Just to be sure I wasn't jumping at the first life preserver, I left the Belltel open house and tromped about three blocks north, through the intensifying snowstorm, over to another FHA-financing-available new condo, the Oro. This one has a worse location (farther from the subways, across traffic-clogged Flatbush Avenue), but amazing views. They cleverly put the sales office on the 21st floor, with fabulous views over the Manhattan Bridge. I was somewhat smitten.
But after half an hour of seeing what the more-affordable, lower-floor apartments were like, I'd sobered up. Walls of giant windows look amazing, but -- we have books. Vast numbers. We didn't need fabulous amazing unaffordable views, we needed walls for bookshelves.

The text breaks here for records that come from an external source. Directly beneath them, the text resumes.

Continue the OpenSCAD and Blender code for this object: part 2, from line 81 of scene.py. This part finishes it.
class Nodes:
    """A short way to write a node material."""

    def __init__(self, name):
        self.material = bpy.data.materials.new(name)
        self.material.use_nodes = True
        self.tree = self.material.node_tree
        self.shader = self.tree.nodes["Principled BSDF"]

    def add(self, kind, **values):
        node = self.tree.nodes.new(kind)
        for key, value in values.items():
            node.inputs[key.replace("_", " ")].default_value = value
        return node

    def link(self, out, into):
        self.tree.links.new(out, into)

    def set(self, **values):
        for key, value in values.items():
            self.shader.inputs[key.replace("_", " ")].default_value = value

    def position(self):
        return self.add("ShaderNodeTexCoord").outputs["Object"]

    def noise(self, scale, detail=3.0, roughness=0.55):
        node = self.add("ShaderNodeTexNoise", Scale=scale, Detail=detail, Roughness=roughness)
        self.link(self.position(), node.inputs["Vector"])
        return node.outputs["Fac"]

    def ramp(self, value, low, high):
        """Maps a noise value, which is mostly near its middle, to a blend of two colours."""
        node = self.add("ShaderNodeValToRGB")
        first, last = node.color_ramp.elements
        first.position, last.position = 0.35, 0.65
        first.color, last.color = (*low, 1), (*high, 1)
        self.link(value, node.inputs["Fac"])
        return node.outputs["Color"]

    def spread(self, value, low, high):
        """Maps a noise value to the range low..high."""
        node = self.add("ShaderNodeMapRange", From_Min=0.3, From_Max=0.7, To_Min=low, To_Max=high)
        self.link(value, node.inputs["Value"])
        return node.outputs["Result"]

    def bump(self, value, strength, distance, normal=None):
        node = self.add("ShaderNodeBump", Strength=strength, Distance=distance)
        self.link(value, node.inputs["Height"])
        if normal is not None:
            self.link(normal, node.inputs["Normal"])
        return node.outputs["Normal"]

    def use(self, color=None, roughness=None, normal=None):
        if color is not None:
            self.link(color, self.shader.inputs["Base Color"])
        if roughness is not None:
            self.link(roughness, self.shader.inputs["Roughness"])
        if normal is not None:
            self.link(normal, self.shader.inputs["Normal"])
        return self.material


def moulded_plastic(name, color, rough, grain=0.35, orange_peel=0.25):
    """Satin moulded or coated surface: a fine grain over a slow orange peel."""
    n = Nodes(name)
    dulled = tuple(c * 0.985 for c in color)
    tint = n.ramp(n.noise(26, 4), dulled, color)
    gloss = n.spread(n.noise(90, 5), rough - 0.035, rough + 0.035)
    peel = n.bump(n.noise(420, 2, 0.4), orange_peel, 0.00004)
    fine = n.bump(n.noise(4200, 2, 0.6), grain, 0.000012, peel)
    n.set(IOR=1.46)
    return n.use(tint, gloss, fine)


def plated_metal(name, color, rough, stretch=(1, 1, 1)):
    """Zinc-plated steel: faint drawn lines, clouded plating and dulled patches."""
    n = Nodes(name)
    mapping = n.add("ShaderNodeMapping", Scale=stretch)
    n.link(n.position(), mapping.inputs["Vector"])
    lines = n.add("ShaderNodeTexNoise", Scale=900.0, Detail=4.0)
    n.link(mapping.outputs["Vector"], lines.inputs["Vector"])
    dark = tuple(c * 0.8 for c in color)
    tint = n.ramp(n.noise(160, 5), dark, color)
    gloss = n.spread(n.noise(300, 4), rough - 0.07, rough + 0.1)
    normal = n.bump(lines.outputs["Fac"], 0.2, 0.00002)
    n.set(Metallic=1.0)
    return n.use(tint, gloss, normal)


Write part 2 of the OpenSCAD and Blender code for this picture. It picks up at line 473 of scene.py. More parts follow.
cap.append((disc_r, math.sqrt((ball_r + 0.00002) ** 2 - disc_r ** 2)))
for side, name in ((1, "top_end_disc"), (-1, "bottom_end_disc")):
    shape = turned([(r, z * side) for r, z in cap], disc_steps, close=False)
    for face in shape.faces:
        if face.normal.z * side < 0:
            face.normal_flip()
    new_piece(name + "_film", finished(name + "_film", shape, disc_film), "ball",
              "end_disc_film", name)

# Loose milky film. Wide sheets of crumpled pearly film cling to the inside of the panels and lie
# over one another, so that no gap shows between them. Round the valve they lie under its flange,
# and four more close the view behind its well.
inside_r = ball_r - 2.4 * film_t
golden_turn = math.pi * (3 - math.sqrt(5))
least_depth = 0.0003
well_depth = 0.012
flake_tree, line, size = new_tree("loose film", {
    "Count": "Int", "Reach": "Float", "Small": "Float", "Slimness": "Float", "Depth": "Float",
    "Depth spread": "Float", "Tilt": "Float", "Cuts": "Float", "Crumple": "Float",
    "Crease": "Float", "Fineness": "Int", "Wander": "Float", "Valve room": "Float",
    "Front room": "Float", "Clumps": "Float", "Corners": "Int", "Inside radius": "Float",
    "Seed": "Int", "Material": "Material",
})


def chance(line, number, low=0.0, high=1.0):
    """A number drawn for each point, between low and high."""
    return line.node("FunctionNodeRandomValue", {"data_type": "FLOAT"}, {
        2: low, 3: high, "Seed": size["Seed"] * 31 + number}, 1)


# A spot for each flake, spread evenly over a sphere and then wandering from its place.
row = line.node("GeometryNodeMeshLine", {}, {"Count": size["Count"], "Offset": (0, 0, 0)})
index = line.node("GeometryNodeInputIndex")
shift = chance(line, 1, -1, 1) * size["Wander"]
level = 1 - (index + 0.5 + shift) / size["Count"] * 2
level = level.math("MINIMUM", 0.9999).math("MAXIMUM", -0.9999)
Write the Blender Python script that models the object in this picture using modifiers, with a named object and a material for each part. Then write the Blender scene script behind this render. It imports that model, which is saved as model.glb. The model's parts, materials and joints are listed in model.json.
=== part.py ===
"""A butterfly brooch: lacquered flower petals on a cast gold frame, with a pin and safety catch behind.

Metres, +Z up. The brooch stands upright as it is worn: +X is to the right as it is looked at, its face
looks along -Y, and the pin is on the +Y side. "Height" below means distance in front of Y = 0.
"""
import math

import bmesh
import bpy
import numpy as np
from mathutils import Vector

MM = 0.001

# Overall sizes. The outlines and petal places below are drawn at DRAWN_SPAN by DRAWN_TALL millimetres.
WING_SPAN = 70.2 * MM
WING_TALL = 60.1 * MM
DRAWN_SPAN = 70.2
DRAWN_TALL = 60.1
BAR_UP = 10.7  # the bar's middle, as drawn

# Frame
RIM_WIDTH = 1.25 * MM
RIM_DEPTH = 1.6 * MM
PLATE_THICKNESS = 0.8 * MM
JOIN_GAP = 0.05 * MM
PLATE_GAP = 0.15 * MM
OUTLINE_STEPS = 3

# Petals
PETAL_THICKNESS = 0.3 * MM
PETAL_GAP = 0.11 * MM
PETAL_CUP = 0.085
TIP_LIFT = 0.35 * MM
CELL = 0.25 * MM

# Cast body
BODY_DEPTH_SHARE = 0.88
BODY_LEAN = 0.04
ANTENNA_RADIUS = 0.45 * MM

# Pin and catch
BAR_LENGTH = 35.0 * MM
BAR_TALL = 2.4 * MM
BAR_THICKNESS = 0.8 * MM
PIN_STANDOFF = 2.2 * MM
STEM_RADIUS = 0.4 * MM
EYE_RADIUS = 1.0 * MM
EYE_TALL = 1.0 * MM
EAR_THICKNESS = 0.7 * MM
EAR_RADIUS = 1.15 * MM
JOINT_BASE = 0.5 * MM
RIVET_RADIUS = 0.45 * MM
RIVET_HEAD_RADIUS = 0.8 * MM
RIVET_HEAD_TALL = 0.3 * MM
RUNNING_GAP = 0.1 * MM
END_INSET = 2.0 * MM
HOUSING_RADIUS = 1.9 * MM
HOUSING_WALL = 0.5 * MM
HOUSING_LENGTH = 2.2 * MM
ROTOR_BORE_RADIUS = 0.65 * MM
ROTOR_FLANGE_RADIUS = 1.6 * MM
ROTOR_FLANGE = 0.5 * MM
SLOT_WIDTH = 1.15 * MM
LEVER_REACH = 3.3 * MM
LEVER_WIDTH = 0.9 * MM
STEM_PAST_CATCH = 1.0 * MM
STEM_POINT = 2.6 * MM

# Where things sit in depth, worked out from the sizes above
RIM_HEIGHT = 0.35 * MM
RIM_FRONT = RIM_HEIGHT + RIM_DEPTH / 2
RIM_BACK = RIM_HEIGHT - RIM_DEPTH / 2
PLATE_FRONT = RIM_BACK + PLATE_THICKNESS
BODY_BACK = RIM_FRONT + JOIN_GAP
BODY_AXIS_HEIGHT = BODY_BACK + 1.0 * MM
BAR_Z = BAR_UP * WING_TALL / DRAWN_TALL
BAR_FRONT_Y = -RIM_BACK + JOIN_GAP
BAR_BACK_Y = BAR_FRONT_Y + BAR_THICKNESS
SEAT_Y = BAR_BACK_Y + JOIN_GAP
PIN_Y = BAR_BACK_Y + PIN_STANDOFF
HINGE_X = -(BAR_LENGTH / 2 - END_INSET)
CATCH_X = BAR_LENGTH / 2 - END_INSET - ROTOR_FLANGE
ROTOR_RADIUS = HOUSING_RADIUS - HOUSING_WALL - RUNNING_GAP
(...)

Conventional house-hunting wisdom probably says you shouldn't pick a place the first day you look. But I've always been terrible at small decisions (I can spend an hour agonizing over a menu) and quick at big ones. I picked my career when I was in middle school and got engaged to David four months after I met him; so far, those impulse choices are working out just fine. Belltel felt like a place I could see us living in.
So, half frozen, I hopped the subway back home to Park Slope, took David out for dinner, and announced that I'd found an apartment we should buy.